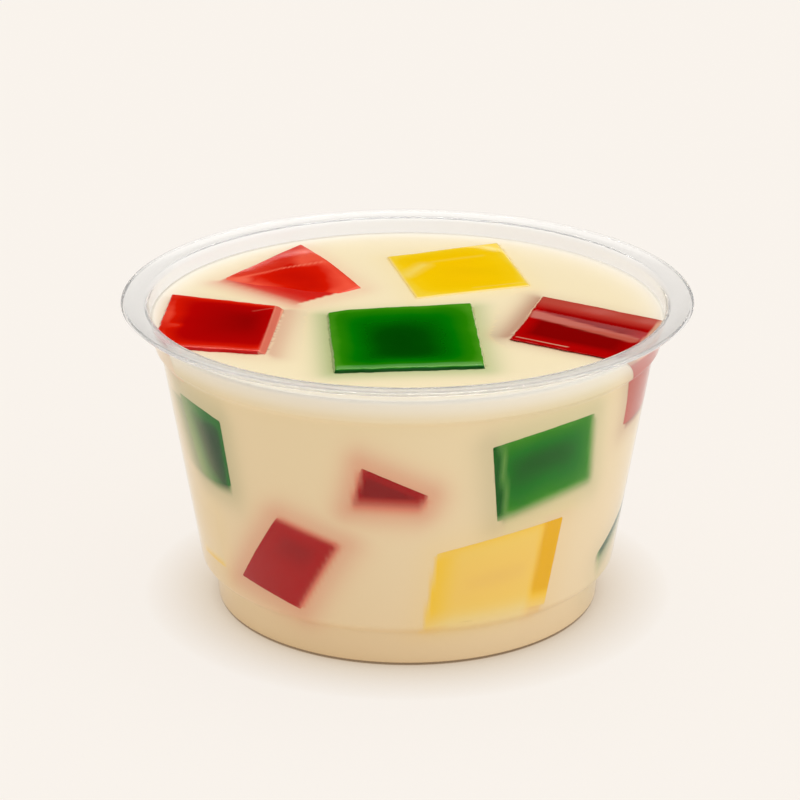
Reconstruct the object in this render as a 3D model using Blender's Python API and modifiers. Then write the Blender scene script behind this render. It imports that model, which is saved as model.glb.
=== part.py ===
"""Moulded milk jelly with coloured jelly cubes, set in a clear plastic portion cup.

The origin is the middle of the cup's underside, +Z up. The lengths below are in millimetres, and MM turns
them into the scene's metres. The milk jelly was poured warm round cubes of firm jelly, so it is one solid
with a pocket for each cube, and the cubes that touch the cup lie flush with its wall.
"""

import math
from dataclasses import dataclass

import bmesh
import bpy
from mathutils import Euler, Vector

MM = 0.001
TURN_STEPS = 64

# The cup, thermoformed from one clear sheet.
SHEET = 0.4
CUP_TOP = 41.0
RIM_RADIUS = 36.9
BASE_RADIUS = 25.1
BASE_CORNER = 0.5
FOOT_TOP_RADIUS = 25.5
FOOT_HEIGHT = 4.6
BODY_LOW_RADIUS = 27.2
BODY_LOW = 5.8
BODY_HIGH_RADIUS = 31.95
BODY_HIGH = 34.9
NECK_LOW_RADIUS = 32.7
NECK_LOW = 35.4
NECK_HIGH_RADIUS = 33.7
NECK_HIGH = 39.92
FLANGE_RADIUS = 34.15
LIP_ROLL = 0.15
LIP_END = 40.0
LIP_WIDTH = 0.2
LIP_STEP = 0.13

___

▶ [What the exercise asks]:
Take every line containing the word "that" and copy it.

▶ [The reply]:
Reconstruct the object in this render as a 3D model using Blender's Python API and modifiers. Then write the Blender scene script behind this render. It imports that model, which is saved as model.glb.
with a pocket for each cube, and the cubes that touch the cup lie flush with its wall.